**Collected data**
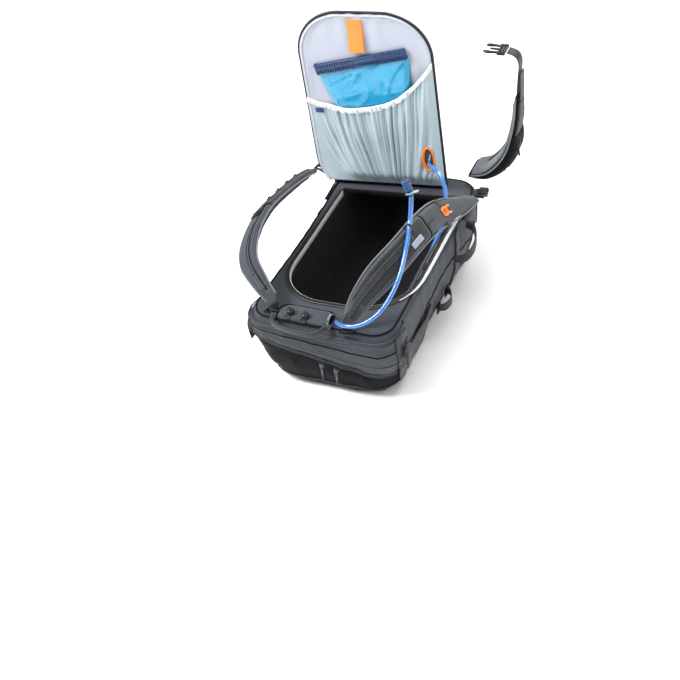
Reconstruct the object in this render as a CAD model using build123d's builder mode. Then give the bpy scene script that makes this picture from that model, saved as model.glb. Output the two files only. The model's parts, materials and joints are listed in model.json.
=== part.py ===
"""Ski backpack lying on its front, with its back panel unzipped and standing up.

Millimetres. +X runs across the pack, +Y from the pack's top end to its hip end, and +Z from
the front face, on the floor at Z = 0, up to the back. X = Y = 0 is the middle of the front face.
"""
from build123d import *
from math import cos, pi, radians, sin, tan
import os

os.makedirs("parts", exist_ok=True)

# ---------------------------------------------------------------- driving dimensions
PACK_LENGTH = 560            # fabric shell, without the top pocket's thickness
HALF_WIDTH = 165             # at the back
FLOOR_HALF_WIDTH = 135       # at the front face
WALL = 5
BACK_Z = 183                 # the back frame's face
FRAME_THICK = 7
FRONT_THICK = 5
POCKET_THICK = 3             # the tool pocket's flat front, which the pack lies on

HINGE = Vector(-48, 213, 187)  # middle of the back panel's fabric hinge
HINGE_SKEW = 7               # degrees that the hinge line turns from +X
PANEL_HALF_WIDTH = 150
PANEL_HEIGHT = 440
PANEL_CORNER = 105
PANEL_FOOT = 6               # gap between the hinge line and the panel's stiff edge

STRAP_THICK = 14
STRAP_WIDTH = 62
FIN_THICK = 14
WEB_THICK = 2.5
HOSE_DIAMETER = 9

END_Y = -PACK_LENGTH / 2     # the pack's top end
HIP_Y = PACK_LENGTH / 2 + 6  # the pack's hip end
SHELL_FLOOR = POCKET_THICK + FRONT_THICK
SHELL_TOP = BACK_Z - FRAME_THICK

# the shell's outline at four heights: height, half width, low Y, high Y, corner radius
LEVELS = [
    (SHELL_FLOOR, FLOOR_HALF_WIDTH, END_Y + 28, HIP_Y - 16, 60),
    (60, 152, END_Y + 12, HIP_Y - 6, 55),
    (120, 163, END_Y + 2, HIP_Y, 50),
    (SHELL_TOP, HALF_WIDTH, END_Y, HIP_Y, 45),
]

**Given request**
Extract each line of the listing above, copying it word for word.

**Task answer**
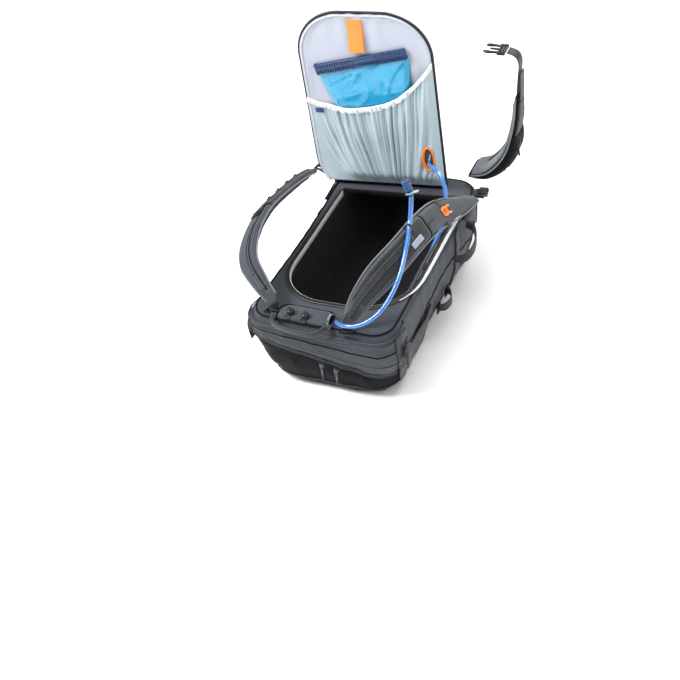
Reconstruct the object in this render as a CAD model using build123d's builder mode. Then give the bpy scene script that makes this picture from that model, saved as model.glb. Output the two files only. The model's parts, materials and joints are listed in model.json.
=== part.py ===
"""Ski backpack lying on its front, with its back panel unzipped and standing up.

Millimetres. +X runs across the pack, +Y from the pack's top end to its hip end, and +Z from
the front face, on the floor at Z = 0, up to the back. X = Y = 0 is the middle of the front face.
"""
from build123d import *
from math import cos, pi, radians, sin, tan
import os

os.makedirs("parts", exist_ok=True)

# ---------------------------------------------------------------- driving dimensions
PACK_LENGTH = 560            # fabric shell, without the top pocket's thickness
HALF_WIDTH = 165             # at the back
FLOOR_HALF_WIDTH = 135       # at the front face
WALL = 5
BACK_Z = 183                 # the back frame's face
FRAME_THICK = 7
FRONT_THICK = 5
POCKET_THICK = 3             # the tool pocket's flat front, which the pack lies on

HINGE = Vector(-48, 213, 187)  # middle of the back panel's fabric hinge
HINGE_SKEW = 7               # degrees that the hinge line turns from +X
PANEL_HALF_WIDTH = 150
PANEL_HEIGHT = 440
PANEL_CORNER = 105
PANEL_FOOT = 6               # gap between the hinge line and the panel's stiff edge

STRAP_THICK = 14
STRAP_WIDTH = 62
FIN_THICK = 14
WEB_THICK = 2.5
HOSE_DIAMETER = 9

END_Y = -PACK_LENGTH / 2     # the pack's top end
HIP_Y = PACK_LENGTH / 2 + 6  # the pack's hip end
SHELL_FLOOR = POCKET_THICK + FRONT_THICK
SHELL_TOP = BACK_Z - FRAME_THICK

# the shell's outline at four heights: height, half width, low Y, high Y, corner radius
LEVELS = [
    (SHELL_FLOOR, FLOOR_HALF_WIDTH, END_Y + 28, HIP_Y - 16, 60),
    (60, 152, END_Y + 12, HIP_Y - 6, 55),
    (120, 163, END_Y + 2, HIP_Y, 50),
    (SHELL_TOP, HALF_WIDTH, END_Y, HIP_Y, 45),
]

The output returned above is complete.